● **WHAT THIS TASK INVOLVES**
The material below holds a span beginning at the line with "and the files" and ending at the line with "points = [vertex.co". Quote that span exactly, both ends included, and only that span.

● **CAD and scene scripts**

--*--

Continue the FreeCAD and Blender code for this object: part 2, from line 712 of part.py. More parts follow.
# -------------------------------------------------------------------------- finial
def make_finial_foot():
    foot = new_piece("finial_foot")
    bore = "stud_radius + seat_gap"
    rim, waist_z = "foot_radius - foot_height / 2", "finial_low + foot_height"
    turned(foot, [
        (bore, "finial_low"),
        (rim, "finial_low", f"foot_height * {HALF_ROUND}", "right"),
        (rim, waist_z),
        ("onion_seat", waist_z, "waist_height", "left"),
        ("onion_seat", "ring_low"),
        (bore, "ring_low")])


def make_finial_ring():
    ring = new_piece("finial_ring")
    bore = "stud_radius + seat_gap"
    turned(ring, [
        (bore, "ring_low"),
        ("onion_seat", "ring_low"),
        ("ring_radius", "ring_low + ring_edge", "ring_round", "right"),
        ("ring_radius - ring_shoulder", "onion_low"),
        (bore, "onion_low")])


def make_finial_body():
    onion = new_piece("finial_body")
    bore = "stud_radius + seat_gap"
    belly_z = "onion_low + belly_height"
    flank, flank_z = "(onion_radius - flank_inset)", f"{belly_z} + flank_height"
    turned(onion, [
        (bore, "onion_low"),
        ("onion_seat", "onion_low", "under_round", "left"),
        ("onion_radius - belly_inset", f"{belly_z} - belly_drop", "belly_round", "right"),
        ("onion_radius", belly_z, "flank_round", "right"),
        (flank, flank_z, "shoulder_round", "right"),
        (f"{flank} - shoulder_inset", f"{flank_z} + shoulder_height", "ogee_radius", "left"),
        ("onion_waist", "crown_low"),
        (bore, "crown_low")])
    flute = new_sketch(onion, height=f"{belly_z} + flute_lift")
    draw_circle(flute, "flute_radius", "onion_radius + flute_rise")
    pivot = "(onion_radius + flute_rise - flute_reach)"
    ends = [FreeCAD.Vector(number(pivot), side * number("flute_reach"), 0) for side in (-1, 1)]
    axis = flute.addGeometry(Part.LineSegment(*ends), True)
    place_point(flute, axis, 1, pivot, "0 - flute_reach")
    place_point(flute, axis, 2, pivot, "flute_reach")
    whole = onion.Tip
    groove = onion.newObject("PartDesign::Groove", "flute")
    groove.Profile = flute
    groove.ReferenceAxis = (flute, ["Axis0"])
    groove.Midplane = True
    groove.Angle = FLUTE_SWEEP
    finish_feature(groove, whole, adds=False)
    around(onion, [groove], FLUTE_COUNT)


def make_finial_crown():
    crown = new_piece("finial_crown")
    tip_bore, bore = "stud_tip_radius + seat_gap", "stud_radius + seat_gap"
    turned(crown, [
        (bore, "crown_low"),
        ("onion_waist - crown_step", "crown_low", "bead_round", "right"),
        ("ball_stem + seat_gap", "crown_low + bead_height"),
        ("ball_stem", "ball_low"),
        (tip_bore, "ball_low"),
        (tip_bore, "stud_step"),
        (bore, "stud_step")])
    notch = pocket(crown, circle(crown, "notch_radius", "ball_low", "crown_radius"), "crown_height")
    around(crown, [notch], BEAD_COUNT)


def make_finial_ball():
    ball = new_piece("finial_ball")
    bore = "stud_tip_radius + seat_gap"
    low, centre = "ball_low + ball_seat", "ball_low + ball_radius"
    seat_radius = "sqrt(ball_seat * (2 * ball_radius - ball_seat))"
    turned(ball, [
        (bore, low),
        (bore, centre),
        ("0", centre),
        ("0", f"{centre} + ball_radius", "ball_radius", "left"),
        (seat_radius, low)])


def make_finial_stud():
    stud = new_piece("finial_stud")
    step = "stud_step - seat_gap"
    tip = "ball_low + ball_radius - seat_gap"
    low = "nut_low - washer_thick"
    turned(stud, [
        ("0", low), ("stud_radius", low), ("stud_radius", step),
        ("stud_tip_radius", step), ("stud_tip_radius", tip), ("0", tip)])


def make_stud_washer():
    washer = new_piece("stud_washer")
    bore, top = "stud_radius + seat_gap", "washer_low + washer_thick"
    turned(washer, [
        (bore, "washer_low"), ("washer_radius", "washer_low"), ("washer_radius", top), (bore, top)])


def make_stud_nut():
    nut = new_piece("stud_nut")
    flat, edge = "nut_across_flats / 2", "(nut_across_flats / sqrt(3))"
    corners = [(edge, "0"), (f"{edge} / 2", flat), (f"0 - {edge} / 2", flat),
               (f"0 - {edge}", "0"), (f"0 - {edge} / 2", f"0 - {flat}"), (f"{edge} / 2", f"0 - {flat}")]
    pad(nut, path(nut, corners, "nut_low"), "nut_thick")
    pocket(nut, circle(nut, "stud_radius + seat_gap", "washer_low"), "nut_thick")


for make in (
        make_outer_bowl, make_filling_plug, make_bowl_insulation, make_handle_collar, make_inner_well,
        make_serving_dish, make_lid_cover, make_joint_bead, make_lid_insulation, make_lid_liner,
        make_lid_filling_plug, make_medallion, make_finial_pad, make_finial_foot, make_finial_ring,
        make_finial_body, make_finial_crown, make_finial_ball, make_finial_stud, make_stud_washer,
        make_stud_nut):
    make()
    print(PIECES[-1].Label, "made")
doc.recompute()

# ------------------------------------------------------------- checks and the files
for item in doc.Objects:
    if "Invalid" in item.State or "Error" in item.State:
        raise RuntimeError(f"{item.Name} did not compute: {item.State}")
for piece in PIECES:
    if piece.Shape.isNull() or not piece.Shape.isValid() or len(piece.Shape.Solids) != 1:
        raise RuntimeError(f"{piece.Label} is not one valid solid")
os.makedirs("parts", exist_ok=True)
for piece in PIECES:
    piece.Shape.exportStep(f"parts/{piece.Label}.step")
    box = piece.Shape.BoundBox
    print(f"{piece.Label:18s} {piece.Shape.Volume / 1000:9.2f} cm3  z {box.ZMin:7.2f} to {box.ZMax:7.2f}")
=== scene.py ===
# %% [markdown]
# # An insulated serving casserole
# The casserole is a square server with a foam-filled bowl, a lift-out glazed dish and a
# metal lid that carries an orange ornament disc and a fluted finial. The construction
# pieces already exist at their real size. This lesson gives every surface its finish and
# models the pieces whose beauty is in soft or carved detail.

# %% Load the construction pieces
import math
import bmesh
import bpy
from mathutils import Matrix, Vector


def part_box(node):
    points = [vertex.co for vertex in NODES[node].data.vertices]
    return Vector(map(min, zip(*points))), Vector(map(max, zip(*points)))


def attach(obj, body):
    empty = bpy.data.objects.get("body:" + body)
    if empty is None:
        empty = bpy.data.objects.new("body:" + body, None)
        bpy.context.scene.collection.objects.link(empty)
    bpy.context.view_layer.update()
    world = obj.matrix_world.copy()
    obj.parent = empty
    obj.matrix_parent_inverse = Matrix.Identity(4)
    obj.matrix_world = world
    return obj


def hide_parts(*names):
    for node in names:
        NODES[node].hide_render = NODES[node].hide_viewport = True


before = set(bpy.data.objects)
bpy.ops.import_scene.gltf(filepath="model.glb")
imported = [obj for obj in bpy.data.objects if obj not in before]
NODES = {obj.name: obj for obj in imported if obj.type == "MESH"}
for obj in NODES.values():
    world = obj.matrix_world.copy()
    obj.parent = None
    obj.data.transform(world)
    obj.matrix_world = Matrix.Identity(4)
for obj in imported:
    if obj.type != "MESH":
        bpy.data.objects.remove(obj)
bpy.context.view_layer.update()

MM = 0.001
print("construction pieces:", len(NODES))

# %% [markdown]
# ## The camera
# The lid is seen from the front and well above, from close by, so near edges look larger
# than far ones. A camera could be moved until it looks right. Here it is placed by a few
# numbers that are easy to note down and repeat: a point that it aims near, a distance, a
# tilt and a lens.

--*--

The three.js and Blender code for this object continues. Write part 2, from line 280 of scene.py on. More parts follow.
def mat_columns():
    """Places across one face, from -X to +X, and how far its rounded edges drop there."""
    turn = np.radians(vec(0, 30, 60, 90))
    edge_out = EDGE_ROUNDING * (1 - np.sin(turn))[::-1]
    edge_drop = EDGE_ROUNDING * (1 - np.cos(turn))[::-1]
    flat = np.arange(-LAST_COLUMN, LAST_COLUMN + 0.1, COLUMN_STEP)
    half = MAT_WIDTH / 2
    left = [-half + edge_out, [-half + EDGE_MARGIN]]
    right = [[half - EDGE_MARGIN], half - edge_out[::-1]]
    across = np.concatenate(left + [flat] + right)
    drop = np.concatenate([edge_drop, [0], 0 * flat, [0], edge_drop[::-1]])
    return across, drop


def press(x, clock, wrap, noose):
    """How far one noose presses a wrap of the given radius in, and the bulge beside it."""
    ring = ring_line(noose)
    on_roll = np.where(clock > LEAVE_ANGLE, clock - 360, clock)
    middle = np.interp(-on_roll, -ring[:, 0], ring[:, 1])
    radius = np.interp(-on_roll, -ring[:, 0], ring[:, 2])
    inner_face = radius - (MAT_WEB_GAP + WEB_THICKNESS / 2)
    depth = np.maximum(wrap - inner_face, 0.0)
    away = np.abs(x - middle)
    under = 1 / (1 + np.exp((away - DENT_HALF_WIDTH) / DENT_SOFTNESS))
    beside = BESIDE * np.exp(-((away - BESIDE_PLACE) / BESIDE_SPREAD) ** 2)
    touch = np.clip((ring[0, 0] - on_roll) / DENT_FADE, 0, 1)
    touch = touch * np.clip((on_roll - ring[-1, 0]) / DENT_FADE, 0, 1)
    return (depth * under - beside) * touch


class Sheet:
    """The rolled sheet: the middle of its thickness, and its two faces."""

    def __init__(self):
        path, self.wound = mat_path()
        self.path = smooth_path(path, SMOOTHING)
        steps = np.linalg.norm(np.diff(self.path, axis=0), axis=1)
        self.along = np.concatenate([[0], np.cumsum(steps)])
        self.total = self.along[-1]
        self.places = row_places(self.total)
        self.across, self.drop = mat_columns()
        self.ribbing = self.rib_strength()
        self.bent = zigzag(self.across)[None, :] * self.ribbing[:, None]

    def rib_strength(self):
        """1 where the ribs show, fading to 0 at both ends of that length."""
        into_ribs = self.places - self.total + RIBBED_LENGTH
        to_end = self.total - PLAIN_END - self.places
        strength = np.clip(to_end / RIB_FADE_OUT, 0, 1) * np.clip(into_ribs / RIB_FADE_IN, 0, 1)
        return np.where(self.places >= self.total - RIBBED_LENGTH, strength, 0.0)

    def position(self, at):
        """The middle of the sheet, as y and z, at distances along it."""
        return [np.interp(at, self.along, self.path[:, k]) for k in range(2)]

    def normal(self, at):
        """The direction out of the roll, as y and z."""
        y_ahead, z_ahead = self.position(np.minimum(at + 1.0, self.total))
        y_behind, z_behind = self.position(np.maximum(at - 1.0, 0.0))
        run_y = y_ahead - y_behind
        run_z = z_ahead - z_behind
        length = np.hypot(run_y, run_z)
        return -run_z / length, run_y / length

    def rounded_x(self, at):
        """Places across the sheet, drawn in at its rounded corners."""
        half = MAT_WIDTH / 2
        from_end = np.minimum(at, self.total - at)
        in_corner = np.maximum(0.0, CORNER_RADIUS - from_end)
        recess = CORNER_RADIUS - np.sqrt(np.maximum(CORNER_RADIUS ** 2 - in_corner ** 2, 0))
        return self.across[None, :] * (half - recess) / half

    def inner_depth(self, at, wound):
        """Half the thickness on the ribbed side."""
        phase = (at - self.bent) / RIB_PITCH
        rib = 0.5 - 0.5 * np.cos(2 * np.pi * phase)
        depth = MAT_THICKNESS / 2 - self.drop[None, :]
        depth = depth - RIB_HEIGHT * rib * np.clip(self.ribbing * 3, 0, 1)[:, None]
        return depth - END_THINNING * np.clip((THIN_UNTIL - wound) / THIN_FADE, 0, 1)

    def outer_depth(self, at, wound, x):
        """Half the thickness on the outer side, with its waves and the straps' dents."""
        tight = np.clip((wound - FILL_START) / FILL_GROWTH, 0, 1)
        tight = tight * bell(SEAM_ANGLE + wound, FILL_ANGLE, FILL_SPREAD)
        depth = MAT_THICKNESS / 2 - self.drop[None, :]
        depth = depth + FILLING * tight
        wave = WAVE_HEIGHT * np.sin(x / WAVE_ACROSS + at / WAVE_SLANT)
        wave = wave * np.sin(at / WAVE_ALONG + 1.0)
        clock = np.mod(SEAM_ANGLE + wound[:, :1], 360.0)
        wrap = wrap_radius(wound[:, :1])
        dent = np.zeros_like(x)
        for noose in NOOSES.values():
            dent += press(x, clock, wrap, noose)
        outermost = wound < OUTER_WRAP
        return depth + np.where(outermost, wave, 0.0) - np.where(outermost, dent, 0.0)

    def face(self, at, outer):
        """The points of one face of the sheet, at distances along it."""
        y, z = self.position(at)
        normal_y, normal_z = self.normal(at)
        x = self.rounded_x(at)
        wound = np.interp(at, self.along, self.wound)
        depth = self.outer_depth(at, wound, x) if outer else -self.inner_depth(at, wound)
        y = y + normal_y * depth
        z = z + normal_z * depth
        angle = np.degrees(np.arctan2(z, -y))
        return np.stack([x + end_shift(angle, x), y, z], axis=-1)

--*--

● **THE RESULT**
# ------------------------------------------------------------- checks and the files
for item in doc.Objects:
    if "Invalid" in item.State or "Error" in item.State:
        raise RuntimeError(f"{item.Name} did not compute: {item.State}")
for piece in PIECES:
    if piece.Shape.isNull() or not piece.Shape.isValid() or len(piece.Shape.Solids) != 1:
        raise RuntimeError(f"{piece.Label} is not one valid solid")
os.makedirs("parts", exist_ok=True)
for piece in PIECES:
    piece.Shape.exportStep(f"parts/{piece.Label}.step")
    box = piece.Shape.BoundBox
    print(f"{piece.Label:18s} {piece.Shape.Volume / 1000:9.2f} cm3  z {box.ZMin:7.2f} to {box.ZMax:7.2f}")
=== scene.py ===
# %% [markdown]
# # An insulated serving casserole
# The casserole is a square server with a foam-filled bowl, a lift-out glazed dish and a
# metal lid that carries an orange ornament disc and a fluted finial. The construction
# pieces already exist at their real size. This lesson gives every surface its finish and
# models the pieces whose beauty is in soft or carved detail.

# %% Load the construction pieces
import math
import bmesh
import bpy
from mathutils import Matrix, Vector


def part_box(node):
    points = [vertex.co for vertex in NODES[node].data.vertices]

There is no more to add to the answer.